By Ivan Israelstam, Chief Executive of Labour Law Management Consulting. He may be contacted on (011) 888-7944 or 0828522973 or on e-mail address: ivan@labourlawadvice.co.za. Go to: www.labourlawvideos.co.za
South Africa’s labour laws effectively make it obligatory to set achievable performance standards in circumstances where the employer needs to take action against a poor performer. Where an employee has been fired for poor performance, the employer will, at the CCMA, have a heavy onus to prove that:
- The performance standard was realistically achievable
- The employee was given sufficient opportunity, guidance and wherewithal to achieve the standard
- It was the employee’s fault that he/she failed to achieve the standard
- The employer understood what he had been charged with.

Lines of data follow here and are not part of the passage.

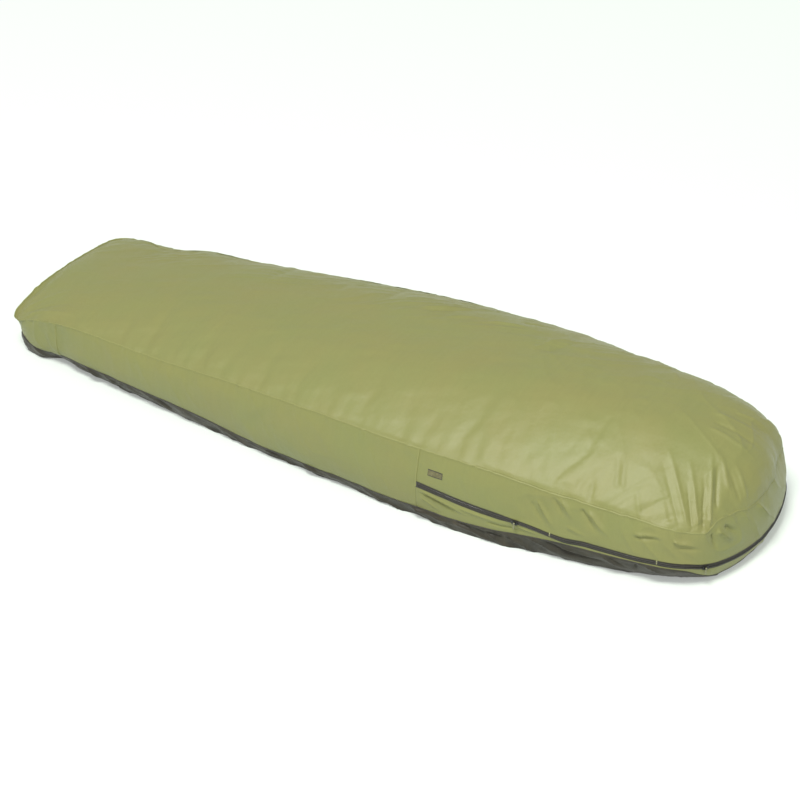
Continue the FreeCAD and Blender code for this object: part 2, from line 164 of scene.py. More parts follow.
def through(stations, at):
    """A smooth curve through (position, value) stations that never swings past them."""
    place = np.array([p for p, value in stations])
    value = np.array([v for p, v in stations])
    steps = np.diff(value) / np.diff(place)
    before, after = steps[:-1], steps[1:]
    turns = before * after <= 0
    inner = 2 * before * after / np.where(turns, 1.0, before + after)
    slope = np.concatenate([steps[:1], np.where(turns, 0.0, inner), steps[-1:]])
    at = np.clip(np.asarray(at, float), place[0], place[-1])
    index = np.clip(np.searchsorted(place, at) - 1, 0, len(place) - 2)
    gap = place[index + 1] - place[index]
    t = (at - place[index]) / gap
    rise = value[index + 1] - value[index]
    return (value[index] + rise * t * t * (3 - 2 * t)
            + gap * slope[index] * t * (1 - t) ** 2
            - gap * slope[index + 1] * t * t * (1 - t))


LATTICE_SIZE = 64
LATTICE = np.random.default_rng(11).uniform(-1, 1, (LATTICE_SIZE, LATTICE_SIZE))


def noise(u, v):
    """Smooth noise from -1 to 1 over a plane, about one bump per unit."""
    column = np.floor(u).astype(int)
    row = np.floor(v).astype(int)
    fu = ease(u - column)
    fv = ease(v - row)

    def corner(i, j):
        return LATTICE[(column + i) % LATTICE_SIZE, (row + j) % LATTICE_SIZE]

    low = corner(0, 0) * (1 - fu) + corner(1, 0) * fu
    high = corner(0, 1) * (1 - fu) + corner(1, 1) * fu
    return low * (1 - fv) + high * fv


def pleats(u, v):
    """Narrow ridges with wide flat valleys between them, from 0 to 1."""
    return (1 - np.abs(noise(u, v))) ** 4


def bump(distance, width):
    """A round bump of height 1 that dies away past width."""
    return np.exp(-(distance / width) ** 2)


def fold_profile(distance, width):
    """A sharp crest of height 1 with hollow sides, like a crease in thin cloth."""
    blunt = 0.3 * width
    return np.exp(-(np.hypot(distance, blunt) - blunt) / (0.62 * width))


def crease(u, v, start, end, width):
    """A ridge of height 1 from start, where it is pinched, to end, where it runs out."""
    du, dv = end[0] - start[0], end[1] - start[1]
    length = math.hypot(du, dv)
    along = ((u - start[0]) * du + (v - start[1]) * dv) / length ** 2
    across = ((v - start[1]) * du - (u - start[0]) * dv) / length
    across = across + 0.25 * width * noise(along * 3.1 + 40 * width, start[0] * 9)
    spread = width * (0.65 + 0.6 * np.clip(along, 0, 1))
    return fold_profile(across, spread) * ease(7 * along) * ease(1.7 * (1 - along))


# ------------------------ heights of the bag
SEAM_INSET = 0.018
ZIP_START = 0.320
ZIP_START_HEIGHT = 0.106
ZIP_TILT = math.tan(math.radians(3.4))
SIDE_EDGE = [(-0.64, 0.161), (-0.24, 0.195), (0.10, 0.2120), (0.43, 0.2125)]
NEAR_EDGE = ([(-1.148, 0.088), (-1.10, 0.108), (-1.00, 0.140), (-0.90, 0.152)] + SIDE_EDGE
             + [(0.72, 0.193), (0.90, 0.180), (1.15, 0.160)])
FAR_EDGE = ([(-1.148, 0.104), (-1.05, 0.130), (-0.96, 0.149), (-0.85, 0.153), (-0.76, 0.157)]
            + SIDE_EDGE + [(0.72, 0.197), (0.90, 0.190), (1.15, 0.160)])
# From the shoulder on the seam's height goes by run.  On the near side it sinks to a pinched
# corner and rises again; on the far side it sinks evenly.
HEAD_EDGE = [(2.10, 0.1955), (2.127, 0.193), (2.206, 0.188), (2.262, 0.183), (2.319, 0.178),
             (2.372, 0.173), (2.417, 0.168), (2.457, 0.160), (2.492, 0.157), (2.527, 0.156),
             (2.545, 0.160), (2.565, 0.168), (2.60, 0.170), (2.64, 0.168), (2.70, 0.159),
             (2.768, 0.160)]
FAR_HEAD_EDGE = [(2.10, 0.1965), (2.206, 0.193), (2.319, 0.186), (2.40, 0.175), (2.457, 0.165),
                 (2.52, 0.156), (2.60, 0.156), (2.70, 0.160), (2.768, 0.160)]
RIDGE_HEIGHTS = [(-1.148, 0.140), (-0.72, 0.202), (-0.30, 0.247), (0.08, 0.290), (0.45, 0.316),
                 (0.75, 0.322)]
RIM_HEIGHTS = [(-1.15, 0.062), (-1.09, 0.056), (-1.05, 0.040), (-0.97, 0.036), (-0.88, 0.046),
               (-0.50, 0.047), (-0.24, 0.032), (0.25, 0.034),
               (0.46, 0.039), (0.62, 0.050), (0.74, 0.060), (0.90, 0.059), (1.00, 0.057),
               (1.05, 0.051), (1.085, 0.030), (1.11, 0.011), (1.15, 0.008)]
SEAM_INSETS = [(-1.15, 0.002), (-1.02, 0.004), (-0.80, 0.015), (-0.62, 0.018), (1.04, 0.018),
               (1.09, 0.012), (1.105, 0.020), (1.118, 0.028), (1.134, 0.026), (1.145, 0.018),
               (1.15, 0.017)]
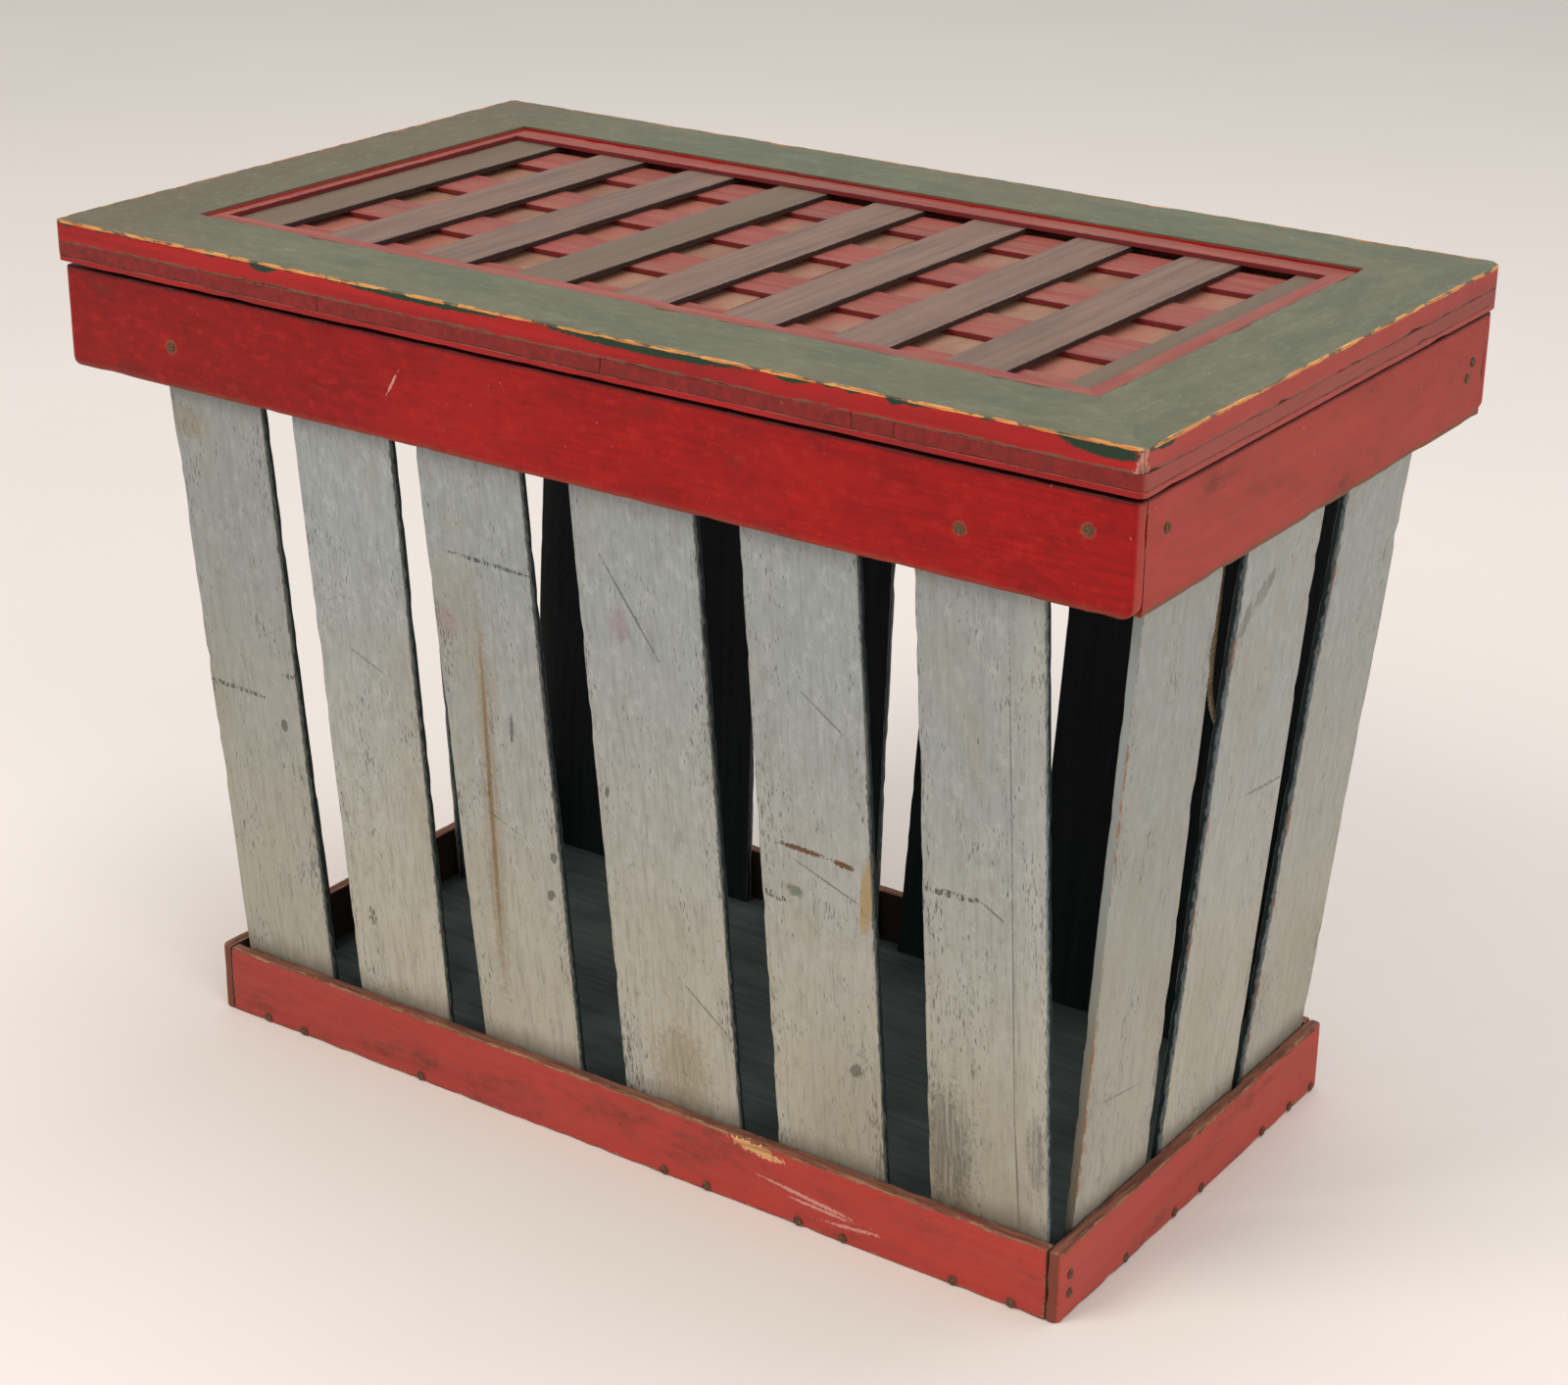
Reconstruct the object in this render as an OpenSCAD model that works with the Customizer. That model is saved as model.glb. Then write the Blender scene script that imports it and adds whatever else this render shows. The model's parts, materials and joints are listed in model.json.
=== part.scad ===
// Slatted poultry transport crate: a shallow base tray, leaning slats on four sides,
// an apron band round the top, and a hinged lid with a lattice set into its frame.
// Millimetres, +Z up, long side along X, front towards -Y.
// Origin: middle of the base's underside.

/* [Lid] */
// Length of the lid
lid_l = 610; // [590:1:640]
// Width of the lid, front to back
lid_w = 356; // [340:1:380]
// Thickness of the thin bottom sheet of the lid
lid_sheet_t = 2.9; // [2:0.1:5]
// Thickness of the middle boards of the lid
lid_board_t = 7.4; // [5:0.1:10]
// Thickness of the four mitred frame boards
lid_frame_t = 10.6; // [9.5:0.1:14]
// Width of the mitred frame boards
lid_frame_w = 50; // [40:1:60]
// Radius of the lid's corners
lid_corner_r = 4; // [2:0.5:8]
// Radius of the lid's worn corner at the back right
lid_worn_corner_r = 10; // [4:0.5:14]

/* [Lattice] */
// Thickness of each lath
lath_t = 2.9; // [2:0.1:3]
// Width of the laths that run front to back
slat_lath_w = 30.5; // [24:0.5:36]
// Spacing of the laths that run front to back
slat_lath_pitch = 59.8; // [56:0.1:60]
// Width of the laths that run left to right
row_lath_w = 33.5; // [26:0.5:40]
// Spacing of the laths that run left to right
row_lath_pitch = 67.4; // [60:0.1:68]
// Thickness of the flat moulding that holds the lattice down
moulding_t = 2.7; // [2:0.1:3.5]
// Width of the moulding strips at the front and the back
moulding_long_w = 14; // [8:0.5:18]
// Width of the moulding strip at the right end
moulding_right_w = 12; // [8:0.5:18]
// Width of the moulding strip at the left end
moulding_left_w = 5.5; // [4:0.5:10]

/* [Apron] */
// Outer length of the apron
apron_l = 605.2; // [590:0.2:606]
// Outer width of the apron
apron_w = 351.8; // [340:0.2:352]
// Height of the apron boards
apron_h = 50.6; // [44:0.2:60]
// Thickness of the apron boards
apron_t = 7; // [6:0.5:8]
// Height of the apron's lower edge above the ground
apron_z = 369.3; // [340:0.1:400]
// Radius of the apron's lower corners, seen from the front
apron_corner_r = 7; // [2:0.5:12]
// Gap between the apron and the closed lid
lid_seam = 2.2; // [1:0.1:2.5]

/* [Base] */
// Outer length of the base
base_l = 528; // [500:1:540]
// Outer width of the base
base_w = 274; // [260:1:290]
// Height of the base boards
base_h = 38; // [30:0.5:46]
// Thickness of the base boards
base_t = 7; // [6:0.5:8]
// Thickness of the floor board
floor_t = 8; // [6:0.5:10]
// Radius of the base's and the apron's upright corners
board_corner_r = 4; // [2:0.5:5]

/* [Slats] */
// Thickness of the slats
slat_t = 5; // [4:0.5:8]
// How far the slats run up behind the apron
slat_lap = 32; // [20:1:36]

/* [Hinges and stay] */
// Distance of each hinge from the middle
hinge_x = 180; // [120:5:230]
// Width of each hinge along its pin
hinge_w = 60; // [40:2:80]
// Radius of the hinge knuckle
knuckle_r = 2.6; // [2.2:0.1:2.6]
// Radius of the hinge pin
pin_r = 1.2; // [1:0.05:1.4]
// Diameter of the stay cord
cord_d = 3; // [2.5:0.5:4]

/* [Hidden] */
$fn = 48;

// Paint and metal colours
red = [0.65, 0.16, 0.14];
grey = [0.63, 0.63, 0.60];
green = [0.45, 0.48, 0.38];
dusk = [0.50, 0.43, 0.38];
teal = [0.15, 0.20, 0.19];
steel = [0.45, 0.43, 0.40];
tan = [0.74, 0.63, 0.48];

// Heights of the layers
apron_top = apron_z + apron_h;
lid_z = apron_top + lid_seam;
board_z = lid_z + lid_sheet_t;
frame_z = board_z + lid_board_t;
lid_top = frame_z + lid_frame_t;
slat_lath_z = frame_z + lath_t;
moulding_z = slat_lath_z + lath_t;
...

In UPSWU obo Mogodi vs Ikageng Cleaning Services (2007, 10 BALR 959) the employee was dismissed for poor work performance. However, the charges against the employee were very vague and were brought for purposes of making a scapegoat of the employee. Therefore, the employee was unable to prepare a proper defence and the employer failed to convince the arbitrator of her guilt. The employer was ordered to pay the employee 12 months’ remuneration in compensation.
However, it is not sufficient to prove that the work performance merited dismissal and that the employee had been given an opportunity to defend himself/herself. The law also requires the employer to be able to prove that the employee had known what the required performance standard was.
In the case of Pule vs Health Professionals Council of SA (Lex Info 20 October 2025. Labour Court case number LS 465/2019) The employee was dismissed for poor performance. The employer invoked a clause in his employment contract that allowed it to terminate his employment without notice if his performance was particularly poor. However, the employer had failed in its duty to present the employee with Key Result Areas specifying the nature and level of performance required. The employee was unable to perform to the employer’s satisfaction because he had not been informed of the employer’s required performance standards. The Court therefore found that the employer could not rely on the summary dismissal clause in the contract and ordered the employer to pay the employee R 216 139.30 in notice pay.
In the light of the above findings employers should not dismiss under-performers without having a solid understanding of the legal requirements for such dismissals.